Reflection accompanying images “There was a rich man - Clock sculpture Manchester peoples history museum 2 - Clock sculpture Manchester peoples history museum 3 - Enough food for everyone - G8 1, G8 2, G8 3, G8 4, G8 5, and G8 6 ”  (There was a rich man with no-text)


In a globalised world under pressure solidarity is as much an ecological necessity as it is an economic imperative. Beyond such secular pragmatism, however, first and foremost compassionate solidarity is a precept of faith. Right outside the gate of our personal wellbeing, just the other side of our comfort zone, the Bible presents us with the plight of suffering, needy and oppressed humanity. Scripture makes it as clear as can be that our lives are meshed together in a dynamic and all-inclusive network of obligation and responsibility.
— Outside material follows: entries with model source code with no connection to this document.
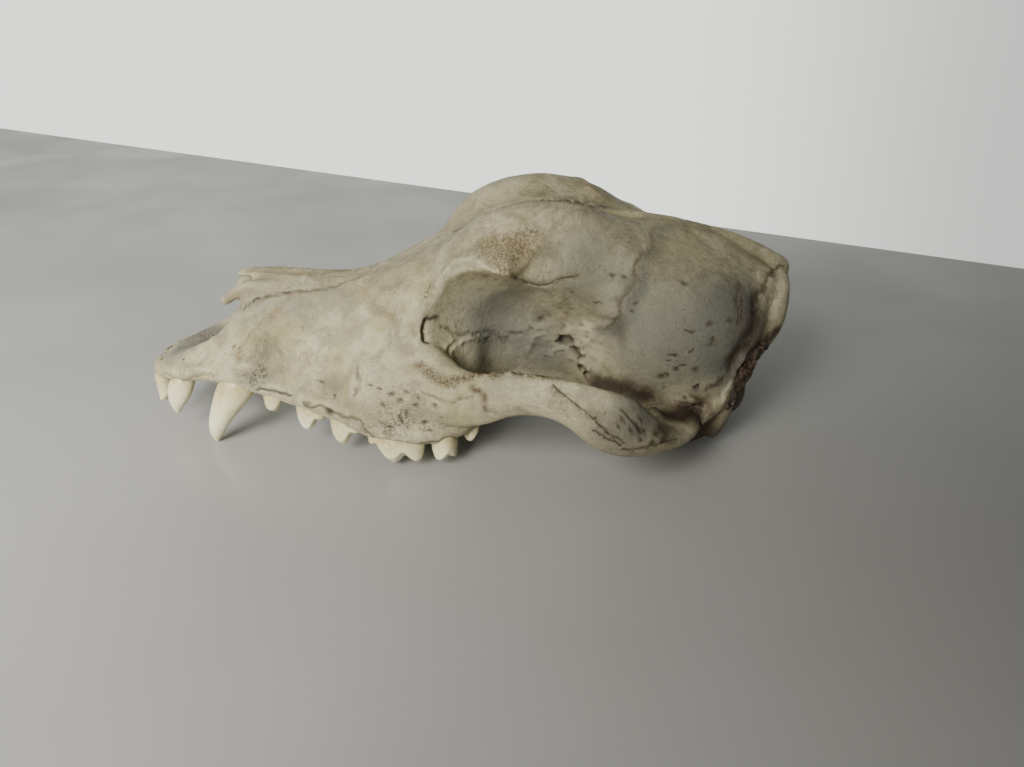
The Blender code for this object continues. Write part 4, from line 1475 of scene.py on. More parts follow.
@dataclass
class CheekArch(Region):
    """The arch that stands off the skull from the cheek to the ear."""

    bar: Table = (
        (80.0, -25.0, 24.0, 7.0, 11.0),
        (87.0, -32.0, 23.5, 5.5, 9.0),
        (94.0, -37.8, 25.4, 3.5, 7.2),
        (102.0, -41.8, 28.7, 2.8, 5.8),
        (111.0, -45.0, 29.9, 2.6, 5.4),
        (119.0, -46.6, 28.2, 2.5, 6.4),
        (127.0, -46.2, 23.6, 3.2, 7.8),
        (133.5, -43.2, 19.0, 5.4, 6.4),
        (139.0, -37.5, 15.0, 7.4, 3.6),
        (143.5, -30.0, 13.0, 8.5, 3.2),
        (148.0, -21.0, 13.0, 8.0, 4.0),
    )
    ear_crest: Table = (
        (140.0, -37.0, 14.2, 2.2, 2.0),
        (146.2, -31.5, 12.0, 2.0, 2.0),
        (152.5, -27.2, 13.0, 1.9, 2.2),
        (158.0, -23.8, 16.0, 1.8, 2.6),
        (162.5, -20.8, 21.0, 1.8, 2.6),
    )
    jaw_stop: Table = (
        (140.0, -33.0, 16.0, 5.5, 2.6),
        (142.0, -32.0, 11.5, 4.5, 2.0),
        (142.5, -31.5, 9.5, 3.0, 1.4),
    )
    rear_swelling: Swell = Swell((131.0, -48.0, 24.0), (7.0, 4.0, 6.0), 0.4)
    # The slate wash and the two brown washes darken the rear of the arch: partly darker, stained
    # bone and partly painted shade where the light falls off.
    washes: tuple[Wash, ...] = (
        Wash(Stain.SLATE, (130.0, -45.0, 23.0), (15.0, 10.0, 13.0), 1.2),
        Wash(Stain.CHALK, (107.0, -45.0, 30.0), (13.0, 5.0, 8.0), 0.2),
        Wash(Stain.BROWN, (140.0, -41.0, 18.5), (9.0, 9.0, 7.0), 0.9),
        Wash(Stain.BROWN, (132.0, -47.0, 21.0), (14.0, 9.0, 11.0), 0.35),
    )
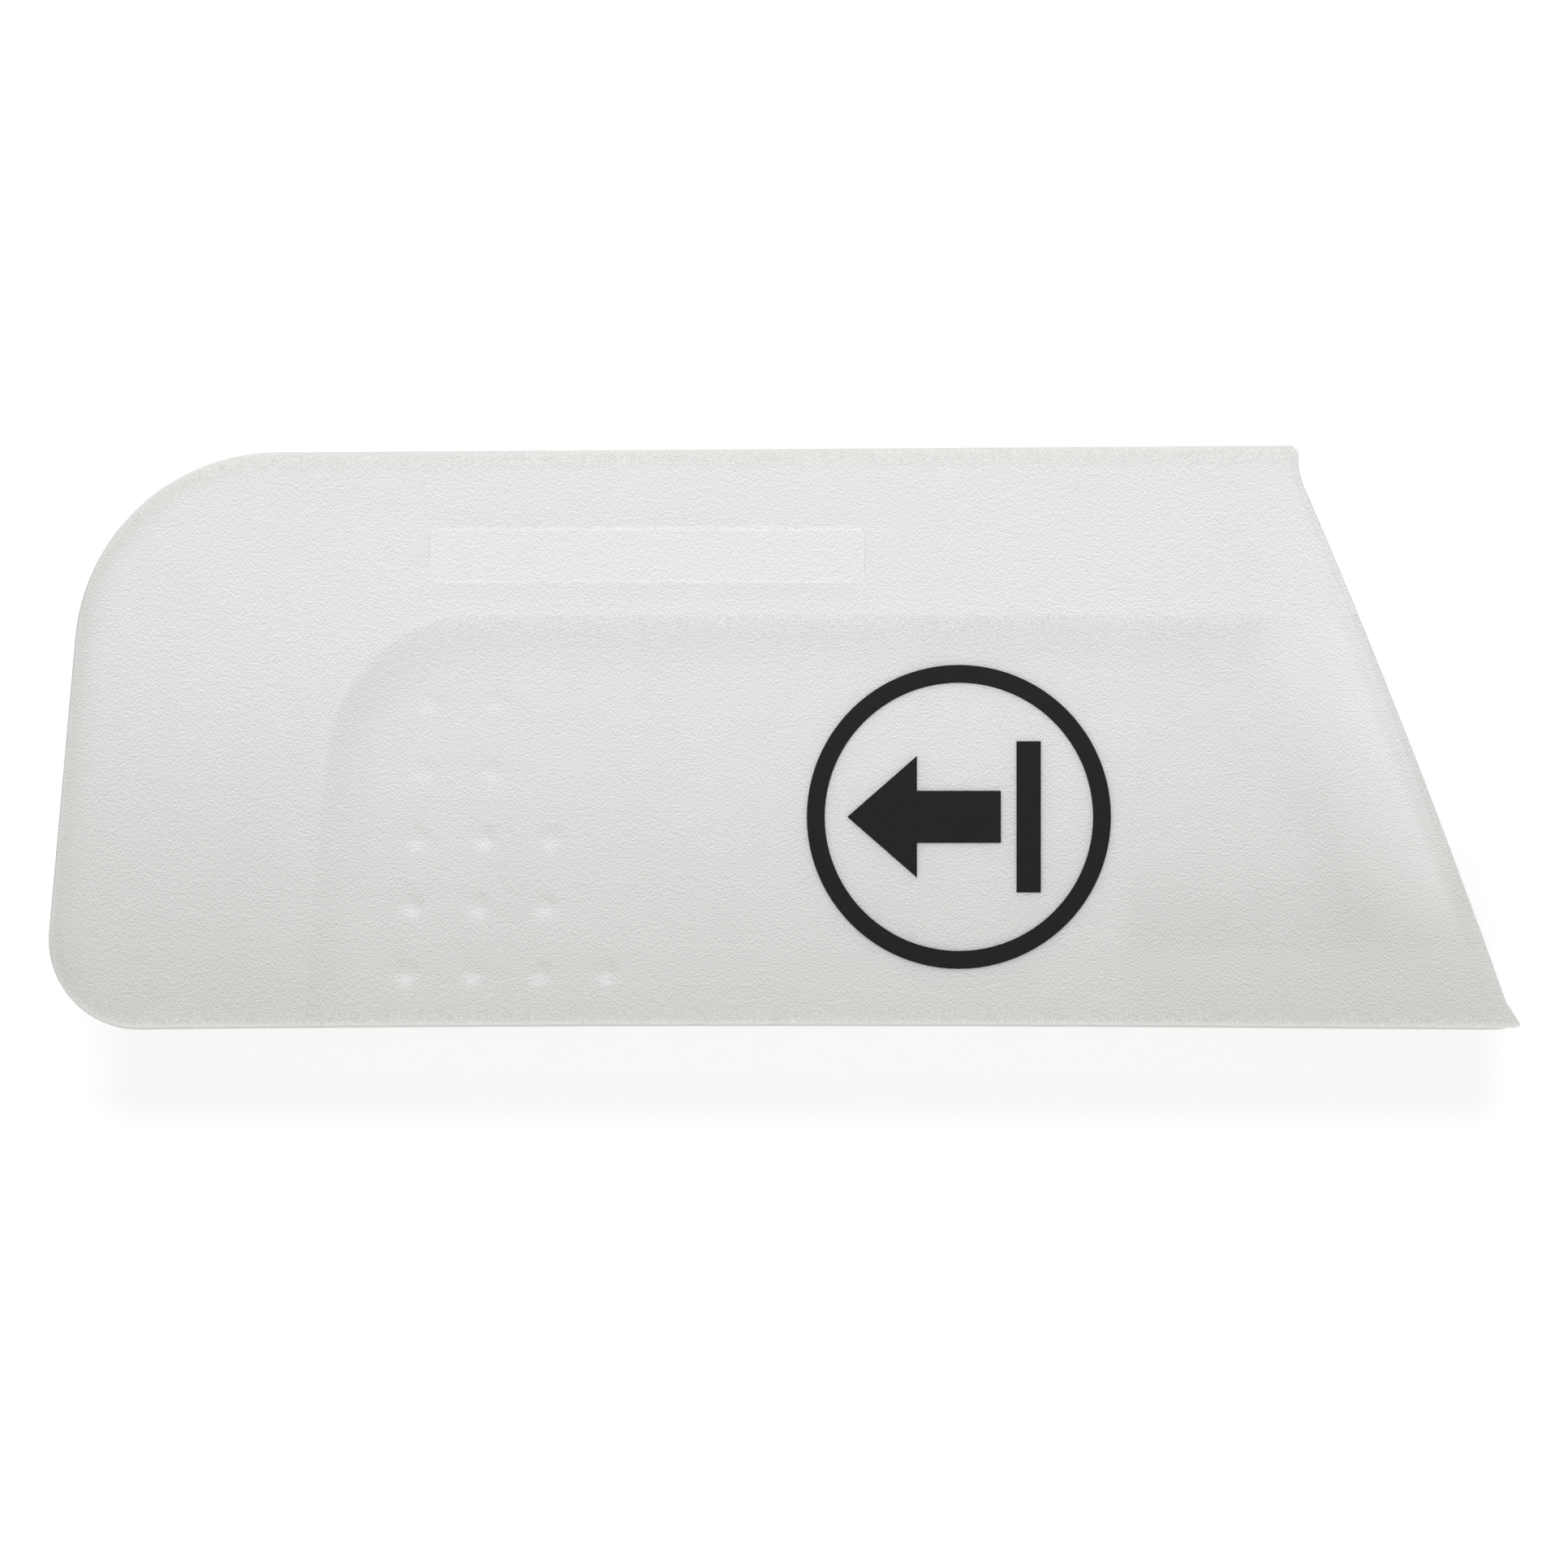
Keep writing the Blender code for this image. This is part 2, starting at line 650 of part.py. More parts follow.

Our fates are indivisibly intertwined by bonds of divine grace, so that being equal in the sight of God, our vocation is to challenge the cruelties of injustice which separate us from each other. It is these freeing truths which Jesus embodies so radically and which he calls us to make our own.  As ever his teaching brings this all down to earth with an illustration from everyday life that everyone can recognise and enter into. The insidious premise he attacks and undermines as being in any way acceptable or justifiable is the separatist tendency which leads our thinking towards us and them, to those inside and those outside or the wealthy few versus the impoverished many, so often wrapped up in mutual suspicion and delivered on a platter of social intolerance.